:: DATA SEGMENT

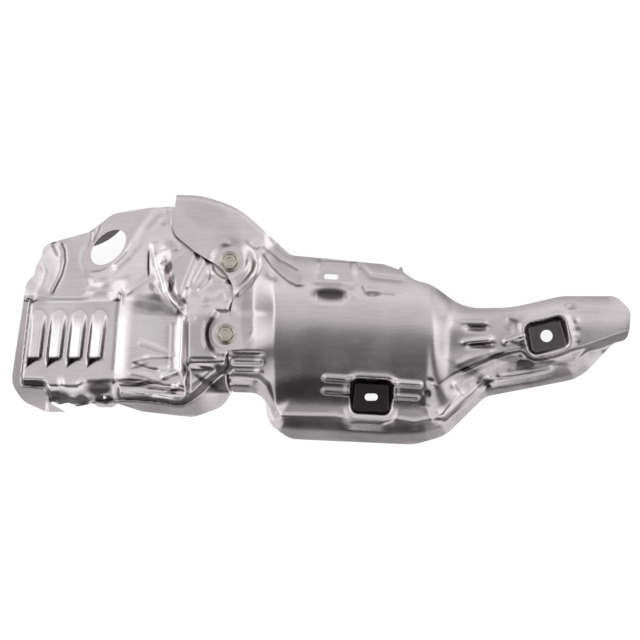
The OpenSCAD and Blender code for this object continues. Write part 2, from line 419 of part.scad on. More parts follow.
module turbo_cover() {
    i0 = 0; i1 = index_at(-51.5);
    P = [for (i = [i0:i1]) [for (j = [0:rows_n]) node_xy(i, j)]];
    Z = [for (i = [i0:i1]) [for (j = [0:rows_n]) turbo_z(P[i - i0][j])]];
    T = [for (i = [i0:i1]) [for (j = [0:rows_n]) turbo_t(P[i - i0][j], Z[i - i0][j])]];
    use = [for (i = [i0:i1 - 1]) [for (j = [0:rows_n - 1]) true]];
    color(steel) difference() {
        trimmed(rounded(turbo_line, 4)) sheet(i0, i1, Z, T, use);
        bolt_holes();
        translate([oval_c[0], oval_c[1], -1]) rotate([0, 0, 45]) linear_extrude(80)
            polygon([for (a = [0:7.5:359]) [oval_len / 2 * cos(a), oval_w / 2 * sin(a)]]);
    }
}
// inner patch spot welded under one side of the oval hole, its free edge slightly bulged
module hole_doubler() {
    color(inner_steel) translate([0, 0, deck_h - 2 * sheet_t]) linear_extrude(sheet_t) intersection() {
        translate(oval_c) rotate(45) polygon([for (a = [0:7.5:359]) [(oval_len / 2 + 4) * cos(a),
            (oval_w / 2 + 4) * sin(a)]]);
        translate(oval_c + [-22.8, 42.6]) circle(43.4, $fn = 120);
    }
}
module flange_bolt(c, z) {
    color(zinc) translate([c[0], c[1], z]) {
        rotate_extrude($fn = 64) polygon([[0, 0], [flange_d / 2, 0], [flange_d / 2, flange_t * 0.55],
            [hex_af * 0.58, flange_t + 0.9], [0, flange_t + 0.9]]);
        intersection() {
            translate([0, 0, flange_t * 0.5]) cylinder(d = hex_af / cos(30), h = flange_t * 0.5 + hex_h,
            $fn = 6);
            rotate_extrude($fn = 48) polygon([[0, 0], [hex_af * 0.6, 0],
            [hex_af * 0.6, flange_t + hex_h - 0.9],
                [hex_af * 0.47, flange_t + hex_h], [hex_af * 0.36, flange_t + hex_h],
                [hex_af * 0.3, flange_t + hex_h - 0.4],
                [0, flange_t + hex_h - 0.4]]);
        }
        translate([0, 0, -bolt_len]) rotate_extrude($fn = 48) polygon([[0, 0], [bolt_d / 2 - 0.8, 0],
            [bolt_d / 2, 0.8], [bolt_d / 2, bolt_len + 0.2], [0, bolt_len + 0.2]]);
    }
}
module flange_nut(c, z) {
    color(zinc) translate([c[0], c[1], z]) mirror([0, 0, 1]) difference() {
        union() {
            rotate_extrude($fn = 64) polygon([[0, 0], [hex_af * 0.71, 0], [hex_af * 0.71, 0.7],
            [hex_af * 0.56, 1.5], [0, 1.5]]);
            translate([0, 0, 0.5]) cylinder(d = hex_af / cos(30), h = nut_h + 0.5, $fn = 6);
        }
        translate([0, 0, -1]) cylinder(d = bolt_d, h = nut_h + 3, $fn = 48);
    }
}
module flange_bolt_upper() { flange_bolt(upper_c, upper_z); }
module flange_bolt_lower() { flange_bolt(lower_c, lower_z); }
module flange_nut_upper() { flange_nut(upper_c, upper_z - 2 * sheet_t); }
module flange_nut_lower() { flange_nut(lower_c, lower_z - 2 * sheet_t); }

turbo_cover();
converter_cover();
hole_doubler();
flange_bolt_upper();
flange_bolt_lower();
flange_nut_upper();
flange_nut_lower();
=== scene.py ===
# Exhaust heat shield: two pressed aluminised steel covers, lapped and held by two flange screws.
import numpy as np
import bpy
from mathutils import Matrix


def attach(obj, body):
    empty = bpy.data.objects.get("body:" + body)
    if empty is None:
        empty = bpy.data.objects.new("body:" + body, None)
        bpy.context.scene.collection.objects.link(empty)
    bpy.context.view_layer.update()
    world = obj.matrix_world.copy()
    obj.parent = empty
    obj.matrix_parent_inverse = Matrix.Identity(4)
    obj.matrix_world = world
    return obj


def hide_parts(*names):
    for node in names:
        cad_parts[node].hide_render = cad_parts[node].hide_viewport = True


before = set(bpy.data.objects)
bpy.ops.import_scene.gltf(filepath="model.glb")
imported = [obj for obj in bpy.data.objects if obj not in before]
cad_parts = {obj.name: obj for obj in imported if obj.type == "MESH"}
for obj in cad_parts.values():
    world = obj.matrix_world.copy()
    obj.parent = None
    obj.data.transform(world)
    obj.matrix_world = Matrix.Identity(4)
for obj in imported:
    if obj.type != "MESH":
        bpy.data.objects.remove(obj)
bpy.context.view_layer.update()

# Surfaces of the two covers in millimetres: x along the pipe, y across it, z off the floor.
mmPerUnit = 0.75  # plan positions are given on a square of 640 units

def at(u, v):
    return np.array(((u - 320.0) * mmPerUnit, (320.0 - v) * mmPerUnit))

def ease(a, b, v):  # smooth rise from 0 at a to 1 at b: three times t squared less twice t cubed
    t = np.clip((v - a) / (b - a), 0, 1)
    return t * t * (3 - 2 * t)

def mix(a, b, t):
    return a + (b - a) * t

def softMax(a, b, k):  # larger of two heights, with a fillet of width k
    h = np.maximum(k - np.abs(a - b), 0) / k
    return np.maximum(a, b) + h * h * k / 4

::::

Nothing beyond the lines starting at the line containing "turbo_cover();" and ending at the line containing "cad_parts[node].hide_render = cad_parts[node].hide_viewport" is to be reproduced; reproduce those lines exactly, both ends included.

• _PROBLEM SOLUTION_:
turbo_cover();
converter_cover();
hole_doubler();
flange_bolt_upper();
flange_bolt_lower();
flange_nut_upper();
flange_nut_lower();
=== scene.py ===
# Exhaust heat shield: two pressed aluminised steel covers, lapped and held by two flange screws.
import numpy as np
import bpy
from mathutils import Matrix


def attach(obj, body):
    empty = bpy.data.objects.get("body:" + body)
    if empty is None:
        empty = bpy.data.objects.new("body:" + body, None)
        bpy.context.scene.collection.objects.link(empty)
    bpy.context.view_layer.update()
    world = obj.matrix_world.copy()
    obj.parent = empty
    obj.matrix_parent_inverse = Matrix.Identity(4)
    obj.matrix_world = world
    return obj


def hide_parts(*names):
    for node in names:
        cad_parts[node].hide_render = cad_parts[node].hide_viewport = True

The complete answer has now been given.